I think I’ve said this many times before, but I don’t care: I like pixel art. I played the NES, SNES, and the Gameboy for a good majority of my childhood. These giant blocks of color make for some interesting design choices and interpretations of familiar objects. Monster Fire takes the pixel art, blends it into a side-scrolling shooter where you play as a soldier jumping and evading zombies, robots, and Godzilla. Oh my gosh, it’s Godzilla! Awesome!! Monster Fire is brought to us by Yan Zhenhua on the iPhone, iPod touch, and iPad for $0.99 and there is a Lite version available.
Graphically, they really stick to the pixel art style. User interface, text, and all the characters are done in this style and graphically, there are some inconsistencies. Some enemies are really deformed, unshadowed, and graphically lacking. Meanwhile, you have Godzilla, extremely well detailed, shadowed, and shoots 3D atomic breathes. Sound effects are actually not bad. There are some annoyances with the gun shots, but that’s something you can say about any shooter. It does get annoying though when you choose to upgrade your character’s health rather than his guns.
Gameplay involves jumping constantly while moving left and right to evade enemies while constantly aiming diagonally to fire at the enemies that constantly swarm towards you and damage you on touch. As levels progress, they get faster, cheaper, and more difficult to evade. After a few minutes, it does become brainless since it’s nearly impossible evade the damage and your pistol, being the weakest weapon you have, has unlimited ammo, so you are pretty much guaranteed to run out of bullets from all your other more powerful weapons.
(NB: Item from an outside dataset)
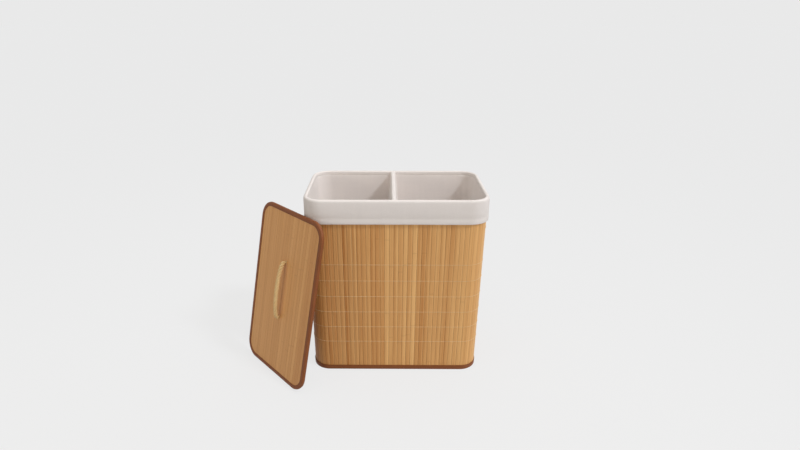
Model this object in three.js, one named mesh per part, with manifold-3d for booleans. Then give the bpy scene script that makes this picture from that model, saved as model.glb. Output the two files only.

There are 3 modes of jumping constantly: Adventure Mode, Survival Mode, and Dodge Mode. Adventure takes you on a journey through zombies, hordes of deer, birds, and boss battles. Survival pits you in in pretty much Adventure mode, but you cannot upgrade your character or weapons, though at the end of each level, you refill on ammo and health. Dodge mode disables your gun and forces you to jump over enemies that now run around the stage randomly.
Controls are alright, though when you play Dodge mode, you cannot jump by moving the joystick upwards like in Adventure and Survival mode. Instead, you get a jump button that doesn’t respond very well. I had to mash the thing as much as possible because when it comes to a last-second jump, it is too unreliable. Just jump randomly again. Dodge mode actually confuses me since it was more fun than the other modes because the enemies don’t cluster together and follow your every move. I would have preferred Dodge Mode’s enemy AI combined with Adventure mode’s controls and upgrade screens.
So in the end, Monster Fire was only an average game. Even with Godzilla, there is only one mode that is remotely fun and you can’t attack during that mode. Graphically, your main character’s head and arms are almost never logical. Your head always faces the direction he is going so a lot of the time, you’ll see your character running away from your enemies while firing blindly behind them. Monster Fire wasn’t able to stand up to Godzilla’s awesome might, but again, it’s only version 1.1, so let’s give them some time to improve.